On the Jersey shore, emotion outweighs cost of rebuilding
By Dave Warner and Ben Berkowitz
BAY HEAD, N.J./BOSTON (Reuters) - The people of the Jersey Shore may feel alone in the world right now, their homes destroyed and their beaches ruined by Hurricane Sandy. But they will soon face a decision familiar to others who have survived massive storms - do I rebuild?
There is a reason New Jersey Governor Chris Christie called the destruction Sandy wrought on the shoreline "unthinkable." The one-time vacation paradise, familiar to fans of Bruce Springsteen, is now a twisted wreck, with remnants of a roller coaster floating in the ocean, and houses erased like they were temporary markings.
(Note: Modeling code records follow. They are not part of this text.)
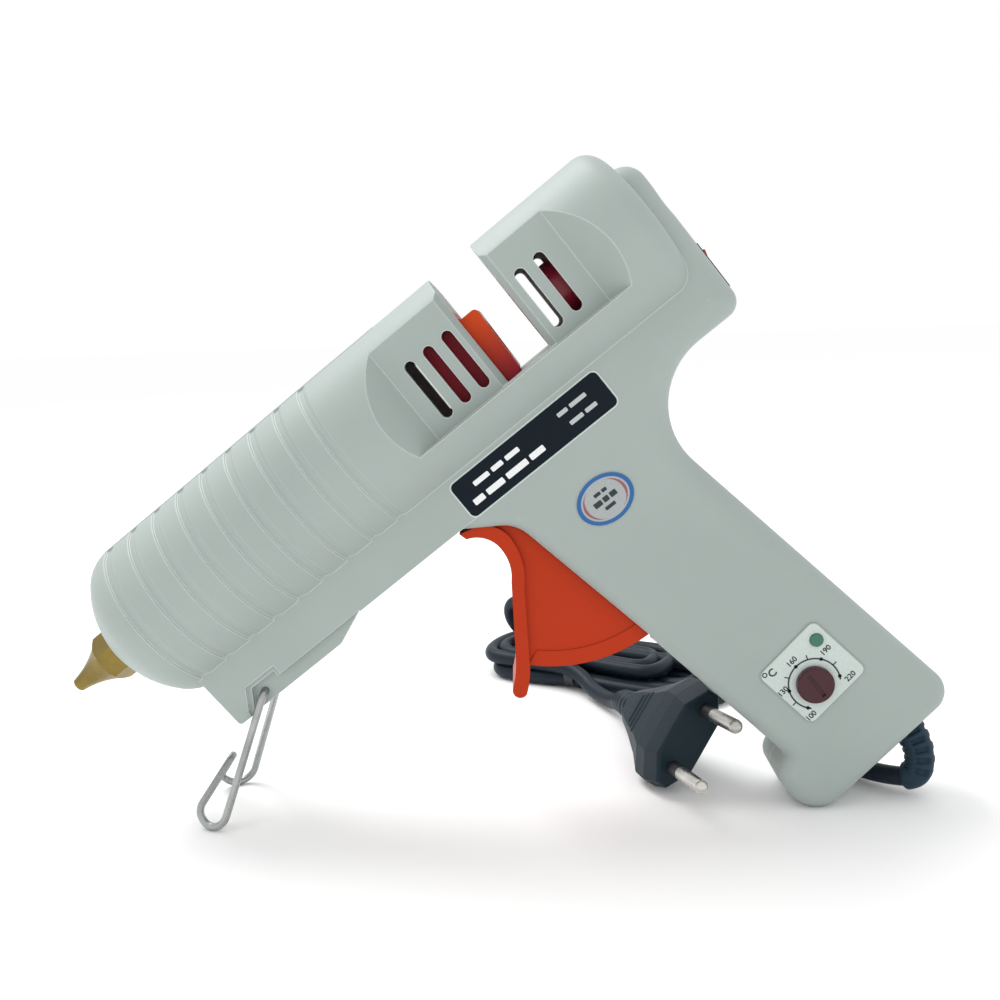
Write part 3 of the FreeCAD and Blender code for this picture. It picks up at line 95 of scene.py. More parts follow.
# ---------------------------------------------------------------------------------------------
# Materials
# ---------------------------------------------------------------------------------------------
class Look:
    """One procedural material around a Principled shader."""

    def __init__(self, name, colour, roughness, **sockets):
        self.material = bpy.data.materials.new(name)
        self.material.use_nodes = True
        self.tree = self.material.node_tree
        self.shader = self.tree.nodes["Principled BSDF"]
        self.shader.inputs["Base Color"].default_value = (*colour, 1.0)
        self.shader.inputs["Roughness"].default_value = roughness
        for socket, value in sockets.items():
            self.shader.inputs[socket.replace("_", " ")].default_value = value
        self.normal = None
        self.edge_normal = None
        self.painted = None
        self.coordinates = self.tree.nodes.new("ShaderNodeTexCoord").outputs["Object"]

    def node(self, kind, **inputs):
        made = self.tree.nodes.new(kind)
        for socket, value in inputs.items():
            self.give(made.inputs[socket.replace("_", " ")], value)
        return made

    def give(self, socket, value):
        """Links an output to the socket, or sets the socket's own value."""
        if isinstance(value, bpy.types.NodeSocket):
            self.tree.links.new(value, socket)
        else:
            socket.default_value = value

    def noise(self, scale, detail):
        made = self.node("ShaderNodeTexNoise", Vector=self.coordinates, Scale=scale, Detail=detail)
        return made.outputs["Fac"]

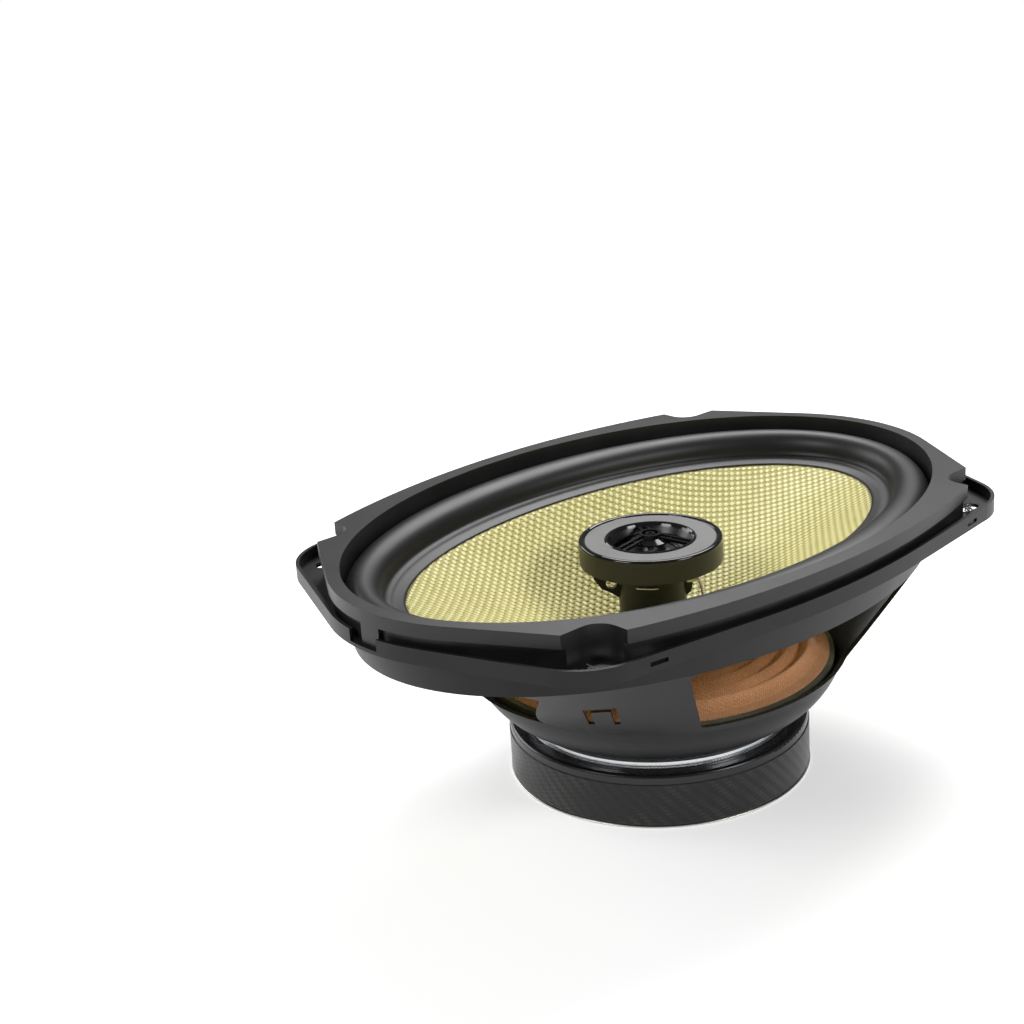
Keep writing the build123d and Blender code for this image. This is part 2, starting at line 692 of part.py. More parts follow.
# ---------------------------------------------------------------- build everything
def main():
    frame = basket()
    save("basket", frame)
    save("spider_landing_ring", spider_landing(frame))
    save("trim_ring", trim_ring())
    save("surround", surround())
    save("cone", cone())
    save("spider", spider())
    save("voice_coil_former", tube(former_radius, former_bore, former_bottom_z, former_top_z))
    save("voice_coil_winding", tube(former_radius + winding_wall, former_radius, winding_bottom_z,
                                    winding_bottom_z + winding_height))
    save("cone_neck_collar", tube(former_radius + 1.6, former_radius, cone_neck_z - 2.4, cone_neck_z))
    save("t_yoke", t_yoke())
    save("ferrite_magnet", tube(magnet_radius, magnet_bore, magnet_z, top_plate_z))
    plate = top_plate()
    save("top_plate", plate)
    save("frame_rivets", frame_rivets())
    save("adhesive_bead", adhesive_bead(frame, plate))
    save("magnet_cover", magnet_cover())
    save("magnet_wrap", tube(cover_radius + wrap_film, cover_radius, 1.4, cover_height - 3.2))
    save("tweeter_post", tweeter_post())
    save("post_insert", tube(4.0, screw_radius + 0.05, pole_top_z, pole_top_z + 12))
    screw = disc(screw_radius, 4.0, pole_top_z + 16) + fillet(disc(4.8, 1.0, 4.0).edges().sort_by(Axis.Z)[0], 1.0)
    save("post_screw", screw - Pos(0, 0, 1.0) * Box(5.5, 1.1, 2.2) - Pos(0, 0, 1.0) * Box(1.1, 5.5, 2.2))
    save("tweeter_housing", tweeter_housing())
    save("tweeter_face_plate", tweeter_face())
    save("tweeter_grille", tweeter_grille())
    save("tweeter_cup", tweeter_cup())
    low = tweeter_bottom_z + 1.2 - 5.5
    save("tweeter_magnet", disc(7.0, low, low + 4.7))
    save("tweeter_pole_plate", disc(7.6, low + 4.7, low + 6.2))
    save("tweeter_dome", tweeter_dome())
    save("tweeter_coil", tube(dome_radius, dome_radius - 0.4, tweeter_bottom_z - 0.2, tweeter_bottom_z + 2.6))
    save("tweeter_surround", tweeter_surround())
    save("tweeter_lead", tweeter_lead())
    save("solder_tag", solder_tag())
    save("terminal_board", terminal_board())
    save("positive_terminal", blade(positive_x, 6.3, 0.8))
    save("negative_terminal", blade(negative_x, 4.8, 0.5))
    save("board_rivets", board_rivets())
    save("crossover_capacitor", capacitor())
    save("capacitor_leads", capacitor_leads())
    save("tinsel_leads", tinsel_leads())


main()
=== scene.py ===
import math

import bmesh
import bpy
from mathutils import Matrix, Vector


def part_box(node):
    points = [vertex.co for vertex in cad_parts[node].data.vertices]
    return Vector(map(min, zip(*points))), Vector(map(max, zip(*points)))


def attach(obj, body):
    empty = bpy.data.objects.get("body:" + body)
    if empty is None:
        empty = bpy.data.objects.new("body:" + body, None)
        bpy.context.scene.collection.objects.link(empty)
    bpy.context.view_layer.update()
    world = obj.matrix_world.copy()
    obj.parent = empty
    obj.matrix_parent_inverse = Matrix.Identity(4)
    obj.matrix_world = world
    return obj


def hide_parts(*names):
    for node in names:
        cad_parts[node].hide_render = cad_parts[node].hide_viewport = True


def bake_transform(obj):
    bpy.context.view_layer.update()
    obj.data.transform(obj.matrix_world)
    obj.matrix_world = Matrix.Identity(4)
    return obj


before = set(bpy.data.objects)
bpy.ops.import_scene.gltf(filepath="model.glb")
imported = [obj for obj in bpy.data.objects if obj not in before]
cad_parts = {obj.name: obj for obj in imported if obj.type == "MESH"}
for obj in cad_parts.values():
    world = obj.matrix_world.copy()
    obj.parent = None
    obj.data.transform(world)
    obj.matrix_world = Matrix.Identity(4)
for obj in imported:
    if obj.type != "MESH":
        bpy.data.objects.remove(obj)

bl_info = {
    "name": "Oval coaxial speaker",
    "version": (1, 0, 0),
    "blender": (4, 5, 0),
    "location": "3D View > Sidebar > Speaker",
    "description": "Soft parts, finishes and studio for an oval coaxial car speaker",
    "category": "Object",
}

MM = 0.001


# ---------------------------------------------------------------- settings
def length(name, text, value):
    return bpy.props.FloatProperty(name=name, description=text, default=value, unit="LENGTH", precision=5)


def share(name, text, value):
    return bpy.props.FloatProperty(name=name, description=text, default=value, min=0.0, max=1.0, subtype="FACTOR")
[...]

"That's our resort, that's our Caribbean island, it's everything to us," said Rosemarie DiPisa, a New Jersey realtor who has a home on the barrier island community of Lavallette - at least, she did. With no physical access to the island, she won't know for at least two weeks if her house is still there.
In the days and weeks to come, there will inevitably be a debate about whether there is any point in trying to reconstruct what was lost, the same as in New Orleans' Lower Ninth Ward after Katrina or in parts of Miami after Andrew.
The cost of rebuilding quickly can be astronomical, especially as people compete for limited resources, with building equipment in short supply and a dearth of contractors.
Insurance is unlikely to cover the full cost of rebuilding and replacing damaged belongings, let alone other costs like renting another home to live in for a long period of time.
It would be one thing if there was a quick path to recovering that investment, but history shows there is not. After Hurricane Camille struck the Gulf Coast of Mississippi in 1969, it took a generation for homes in the area to appreciate enough to recoup reconstruction costs.
Just don't tell that to Jersey Shore locals. Continued...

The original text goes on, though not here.